═══ RAW RECORDS ═══
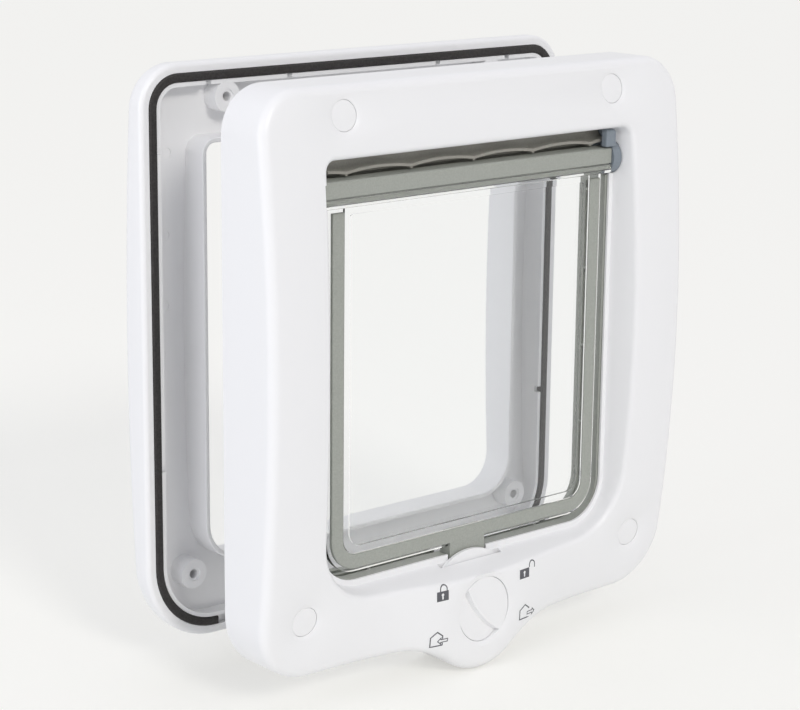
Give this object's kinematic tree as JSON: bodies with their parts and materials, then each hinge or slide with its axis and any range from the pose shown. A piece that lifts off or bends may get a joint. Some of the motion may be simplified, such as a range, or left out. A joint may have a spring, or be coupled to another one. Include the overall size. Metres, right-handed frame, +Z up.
{
  "type": "cat flap",
  "caption": "Locking cat flap in two halves for a door: domed inner frame with a clear swinging flap and a rotary lock, and an outer frame with a gasket.",
  "frame": {"origin": "centre of the tunnel in the plane where the inner frame meets the door", "axes": "+X along the flap's hinge, to the right seen from the room; +Y out of the house, through the door; +Z up"},
  "size_m": [0.22, 0.0922, 0.2431],
  "materials": {
    "white_shell": "satin",
    "clear_pane": "polished clear",
    "grey_trim": "fine texture",
    "slate_plastic": "satin",
    "dark_seal": "matte",
    "foam": "foam",
    "magnet": "nickel plated",
    "steel": "zinc plated"
  },
  "bodies": {
    "frame": {"inner_frame": "white_shell", "seal_ring": "grey_trim", "top_seal": "dark_seal", "draught_strip": "dark_seal", "sill_magnet": "magnet", "bearing_block": "slate_plastic", "lock_cover": "white_shell", "cover_screw_left": "steel", "cover_screw_right": "steel", "screw_cap_top_left": "white_shell", "screw_cap_top_right": "white_shell", "screw_cap_bottom_left": "white_shell", "screw_cap_bottom_right": "white_shell", "outer_frame": "white_shell", "gasket": "foam"},
    "flap": {"flap_pane": "clear_pane", "flap_strip": "grey_trim", "flap_magnet": "magnet", "hinge_bar": "grey_trim", "hinge_pin_left": "steel", "hinge_pin_right": "steel"},
    "dial": {"lock_dial": "white_shell", "front_cam": "white_shell", "rear_cam": "white_shell", "dial_washer": "steel", "dial_screw": "steel"}
  },
  "joints": [
    {"name": "flap_hinge", "type": "hinge", "parent": "frame", "child": "flap", "pos_m": [0, -0.0148, 0.0698], "axis": [1, 0, 0], "range_deg": [0, 85]},
    {"name": "dial_turn", "type": "hinge", "parent": "frame", "child": "dial", "pos_m": [0, -0.02, -0.1047], "axis": [0, 1, 0], "continuous": true}
  ]
}
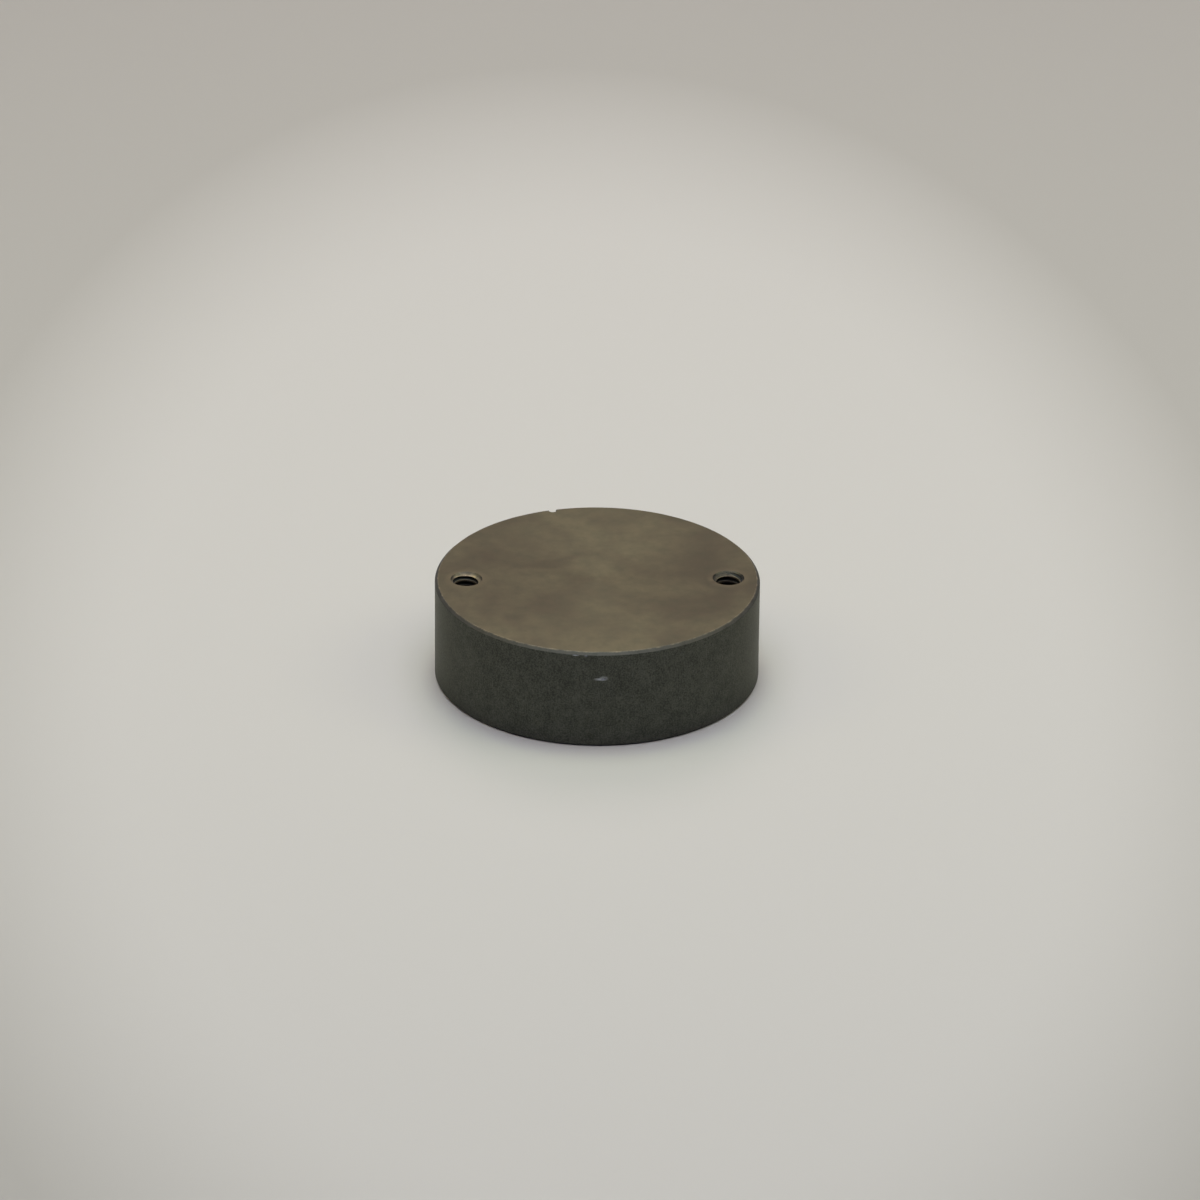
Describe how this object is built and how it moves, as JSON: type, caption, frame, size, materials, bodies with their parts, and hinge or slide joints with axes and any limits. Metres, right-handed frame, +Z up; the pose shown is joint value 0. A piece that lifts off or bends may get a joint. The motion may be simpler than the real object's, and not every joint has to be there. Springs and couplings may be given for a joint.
{
  "type": "steam trap",
  "caption": "Compact round steam trap: closed blackened steel puck with a thermostatic capsule inside, ports underneath and two tapped fixing holes through the rim.",
  "frame": {"origin": "middle of the flat mounting face underneath", "axes": "+Z up through the closed top, X through the two tapped holes"},
  "size_m": [0.0698, 0.0698, 0.0222],
  "materials": {
    "blackened_steel": "heat-blackened, mottled, satin",
    "machined_stainless": "turned",
    "hardened_stainless": "ground",
    "spring_steel": "tempered, satin",
    "stainless_sheet": "pressed sheet",
    "diaphragm_alloy": "rolled foil",
    "graphite": "dull, flaky",
    "copper": "annealed"
  },
  "bodies": {
    "trap_body": {"housing": "blackened_steel", "base_plate": "machined_stainless", "retaining_ring": "spring_steel", "body_gasket": "graphite", "inner_face_gasket": "graphite", "outer_face_gasket": "graphite", "strainer_screen": "stainless_sheet", "strainer_retainer": "spring_steel", "outlet_seat": "hardened_stainless", "seat_gasket": "copper", "capsule_carrier": "machined_stainless", "hold_down_spring": "spring_steel"},
    "capsule": {"capsule_bottom_plate": "stainless_sheet", "diaphragm_lower": "diaphragm_alloy", "diaphragm_upper": "diaphragm_alloy", "capsule_top_plate": "stainless_sheet", "fill_plug": "stainless_sheet"},
    "valve": {"valve_head": "hardened_stainless", "backing_washer": "stainless_sheet", "valve_rivet": "stainless_sheet"}
  },
  "joints": [
    {"name": "capsule_overtravel", "type": "slide", "parent": "trap_body", "child": "capsule", "axis": [0, 0, 1], "range_m": [0, 0.0008], "stiffness_N_per_m": 8000, "springref_m": -0.0005, "deforming": ["hold_down_spring"]},
    {"name": "valve_stroke", "type": "slide", "parent": "capsule", "child": "valve", "axis": [0, 0, -1], "range_m": [0, 0.00118], "stiffness_N_per_m": 3000, "springref_m": -0.0003, "deforming": ["diaphragm_lower", "diaphragm_upper"]}
  ]
}
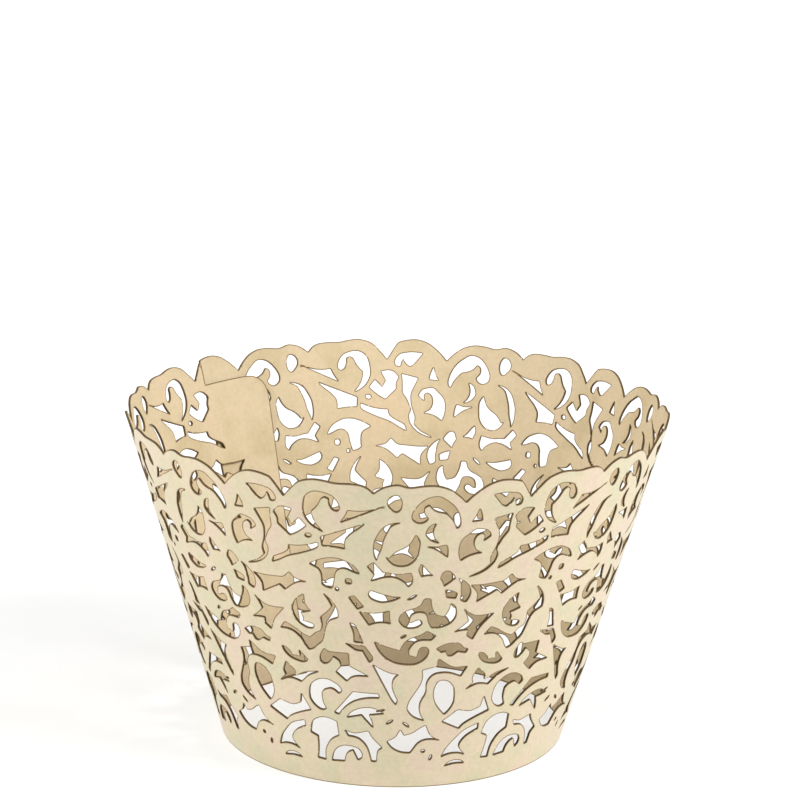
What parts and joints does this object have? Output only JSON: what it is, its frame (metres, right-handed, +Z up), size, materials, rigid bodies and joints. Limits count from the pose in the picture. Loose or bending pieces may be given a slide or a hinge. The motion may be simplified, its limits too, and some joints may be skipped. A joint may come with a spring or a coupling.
{
  "type": "cupcake wrapper",
  "caption": "Tapered round cupcake wrapper cut from one sheet of pearl card, with lace-like vine cut-outs, a scalloped top edge and a lap seam.",
  "frame": {"origin": "centre of the base ring, on the surface that the wrapper stands on", "axes": "+Z up along the sleeve's axis, from the narrow base to the scalloped rim; -Y is the front, where one repeat of the vine is centred; the lap seam is at the left of the back"},
  "size_m": [0.0778, 0.078, 0.0486],
  "materials": {
    "card": "ivory pearl card with a faint shimmer and laser-scorched cut edges"
  },
  "bodies": {
    "root": {"wrapper": "card"}
  },
  "joints": []
}
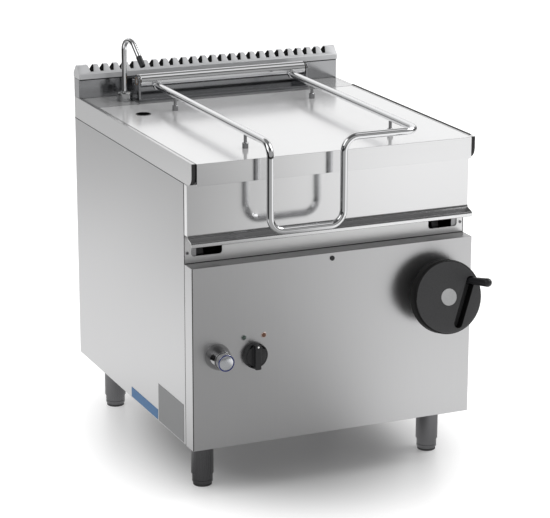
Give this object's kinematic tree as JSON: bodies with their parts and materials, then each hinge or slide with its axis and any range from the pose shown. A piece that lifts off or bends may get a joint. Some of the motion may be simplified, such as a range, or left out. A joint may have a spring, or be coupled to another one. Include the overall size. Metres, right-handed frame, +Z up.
═══
### [GOAL]
Please quote every record above exactly as it appears.

### [THE SOLUTION]
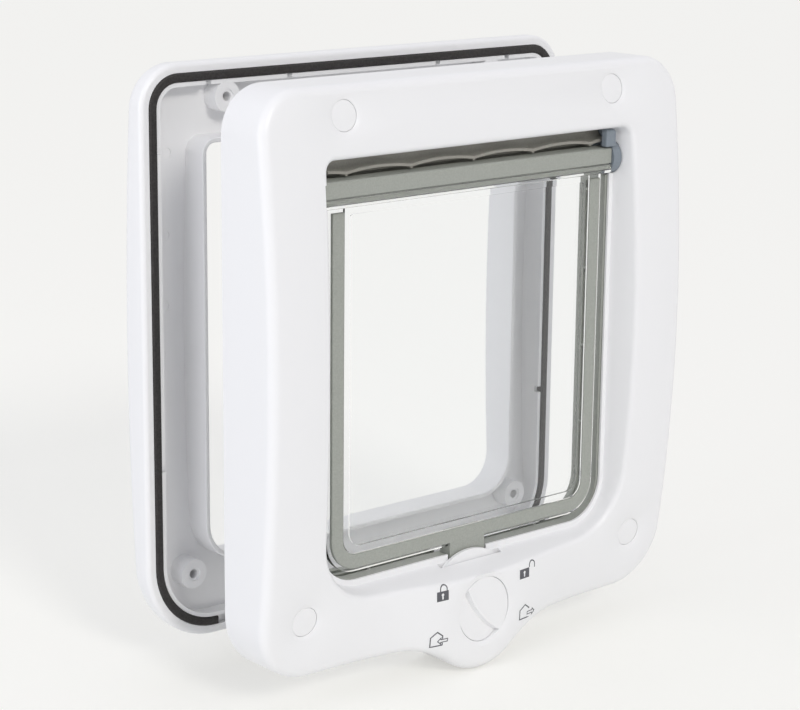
Give this object's kinematic tree as JSON: bodies with their parts and materials, then each hinge or slide with its axis and any range from the pose shown. A piece that lifts off or bends may get a joint. Some of the motion may be simplified, such as a range, or left out. A joint may have a spring, or be coupled to another one. Include the overall size. Metres, right-handed frame, +Z up.
{
  "type": "cat flap",
  "caption": "Locking cat flap in two halves for a door: domed inner frame with a clear swinging flap and a rotary lock, and an outer frame with a gasket.",
  "frame": {"origin": "centre of the tunnel in the plane where the inner frame meets the door", "axes": "+X along the flap's hinge, to the right seen from the room; +Y out of the house, through the door; +Z up"},
  "size_m": [0.22, 0.0922, 0.2431],
  "materials": {
    "white_shell": "satin",
    "clear_pane": "polished clear",
    "grey_trim": "fine texture",
    "slate_plastic": "satin",
    "dark_seal": "matte",
    "foam": "foam",
    "magnet": "nickel plated",
    "steel": "zinc plated"
  },
  "bodies": {
    "frame": {"inner_frame": "white_shell", "seal_ring": "grey_trim", "top_seal": "dark_seal", "draught_strip": "dark_seal", "sill_magnet": "magnet", "bearing_block": "slate_plastic", "lock_cover": "white_shell", "cover_screw_left": "steel", "cover_screw_right": "steel", "screw_cap_top_left": "white_shell", "screw_cap_top_right": "white_shell", "screw_cap_bottom_left": "white_shell", "screw_cap_bottom_right": "white_shell", "outer_frame": "white_shell", "gasket": "foam"},
    "flap": {"flap_pane": "clear_pane", "flap_strip": "grey_trim", "flap_magnet": "magnet", "hinge_bar": "grey_trim", "hinge_pin_left": "steel", "hinge_pin_right": "steel"},
    "dial": {"lock_dial": "white_shell", "front_cam": "white_shell", "rear_cam": "white_shell", "dial_washer": "steel", "dial_screw": "steel"}
  },
  "joints": [
    {"name": "flap_hinge", "type": "hinge", "parent": "frame", "child": "flap", "pos_m": [0, -0.0148, 0.0698], "axis": [1, 0, 0], "range_deg": [0, 85]},
    {"name": "dial_turn", "type": "hinge", "parent": "frame", "child": "dial", "pos_m": [0, -0.02, -0.1047], "axis": [0, 1, 0], "continuous": true}
  ]
}
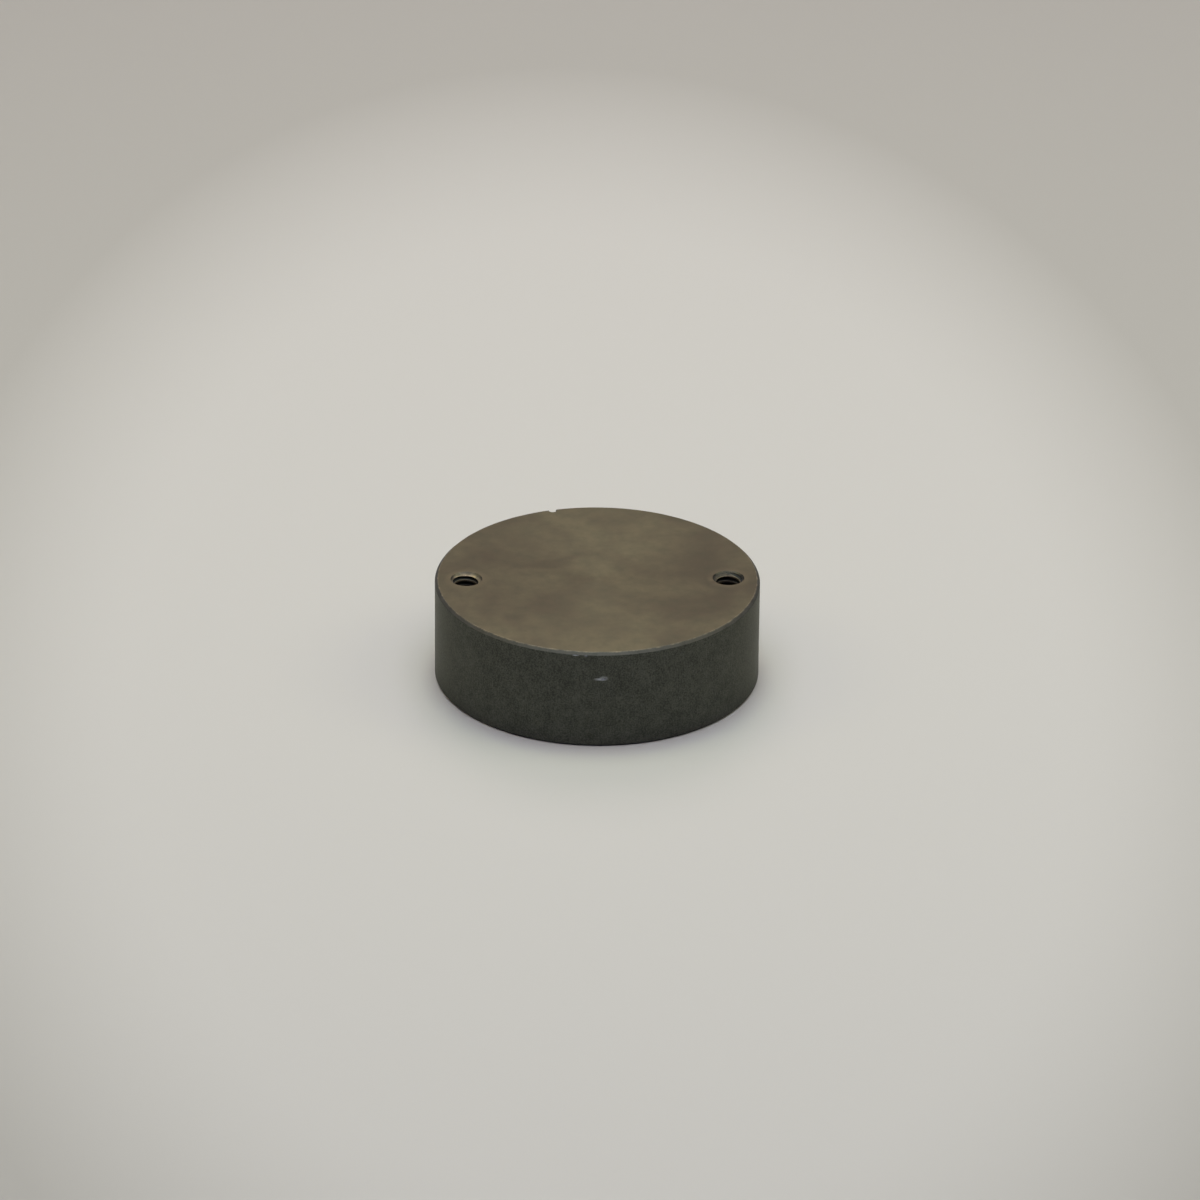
Describe how this object is built and how it moves, as JSON: type, caption, frame, size, materials, bodies with their parts, and hinge or slide joints with axes and any limits. Metres, right-handed frame, +Z up; the pose shown is joint value 0. A piece that lifts off or bends may get a joint. The motion may be simpler than the real object's, and not every joint has to be there. Springs and couplings may be given for a joint.
{
  "type": "steam trap",
  "caption": "Compact round steam trap: closed blackened steel puck with a thermostatic capsule inside, ports underneath and two tapped fixing holes through the rim.",
  "frame": {"origin": "middle of the flat mounting face underneath", "axes": "+Z up through the closed top, X through the two tapped holes"},
  "size_m": [0.0698, 0.0698, 0.0222],
  "materials": {
    "blackened_steel": "heat-blackened, mottled, satin",
    "machined_stainless": "turned",
    "hardened_stainless": "ground",
    "spring_steel": "tempered, satin",
    "stainless_sheet": "pressed sheet",
    "diaphragm_alloy": "rolled foil",
    "graphite": "dull, flaky",
    "copper": "annealed"
  },
  "bodies": {
    "trap_body": {"housing": "blackened_steel", "base_plate": "machined_stainless", "retaining_ring": "spring_steel", "body_gasket": "graphite", "inner_face_gasket": "graphite", "outer_face_gasket": "graphite", "strainer_screen": "stainless_sheet", "strainer_retainer": "spring_steel", "outlet_seat": "hardened_stainless", "seat_gasket": "copper", "capsule_carrier": "machined_stainless", "hold_down_spring": "spring_steel"},
    "capsule": {"capsule_bottom_plate": "stainless_sheet", "diaphragm_lower": "diaphragm_alloy", "diaphragm_upper": "diaphragm_alloy", "capsule_top_plate": "stainless_sheet", "fill_plug": "stainless_sheet"},
    "valve": {"valve_head": "hardened_stainless", "backing_washer": "stainless_sheet", "valve_rivet": "stainless_sheet"}
  },
  "joints": [
    {"name": "capsule_overtravel", "type": "slide", "parent": "trap_body", "child": "capsule", "axis": [0, 0, 1], "range_m": [0, 0.0008], "stiffness_N_per_m": 8000, "springref_m": -0.0005, "deforming": ["hold_down_spring"]},
    {"name": "valve_stroke", "type": "slide", "parent": "capsule", "child": "valve", "axis": [0, 0, -1], "range_m": [0, 0.00118], "stiffness_N_per_m": 3000, "springref_m": -0.0003, "deforming": ["diaphragm_lower", "diaphragm_upper"]}
  ]
}
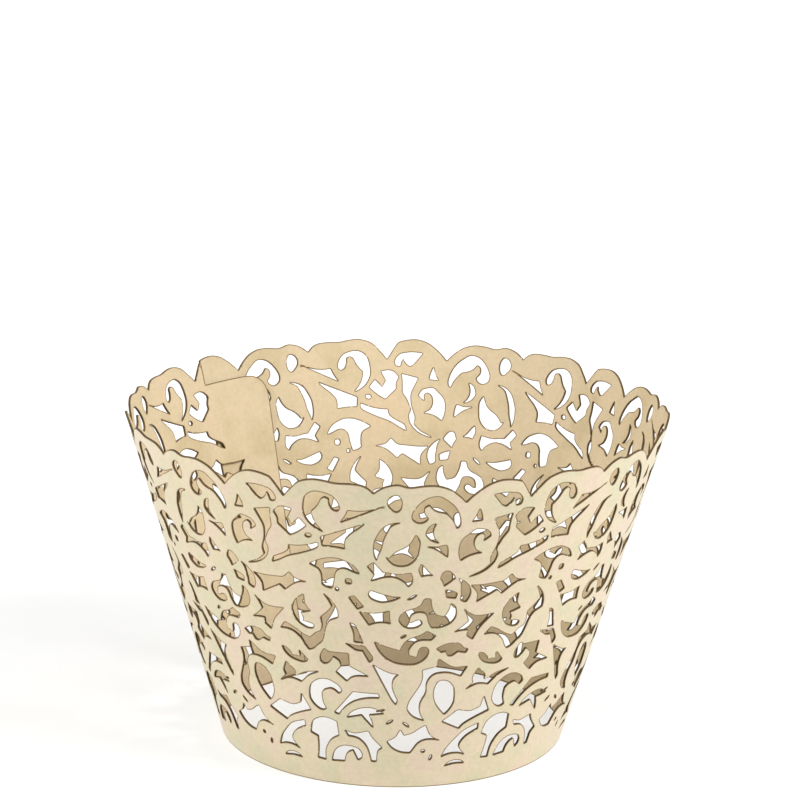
What parts and joints does this object have? Output only JSON: what it is, its frame (metres, right-handed, +Z up), size, materials, rigid bodies and joints. Limits count from the pose in the picture. Loose or bending pieces may be given a slide or a hinge. The motion may be simplified, its limits too, and some joints may be skipped. A joint may come with a spring or a coupling.
{
  "type": "cupcake wrapper",
  "caption": "Tapered round cupcake wrapper cut from one sheet of pearl card, with lace-like vine cut-outs, a scalloped top edge and a lap seam.",
  "frame": {"origin": "centre of the base ring, on the surface that the wrapper stands on", "axes": "+Z up along the sleeve's axis, from the narrow base to the scalloped rim; -Y is the front, where one repeat of the vine is centred; the lap seam is at the left of the back"},
  "size_m": [0.0778, 0.078, 0.0486],
  "materials": {
    "card": "ivory pearl card with a faint shimmer and laser-scorched cut edges"
  },
  "bodies": {
    "root": {"wrapper": "card"}
  },
  "joints": []
}
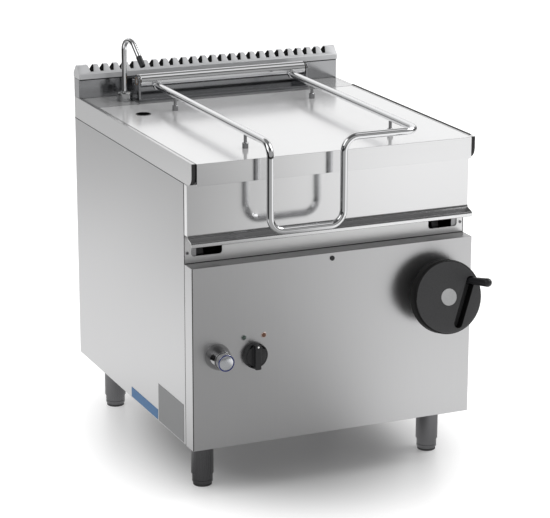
Give this object's kinematic tree as JSON: bodies with their parts and materials, then each hinge or slide with its axis and any range from the pose shown. A piece that lifts off or bends may get a joint. Some of the motion may be simplified, such as a range, or left out. A joint may have a spring, or be coupled to another one. Include the overall size. Metres, right-handed frame, +Z up.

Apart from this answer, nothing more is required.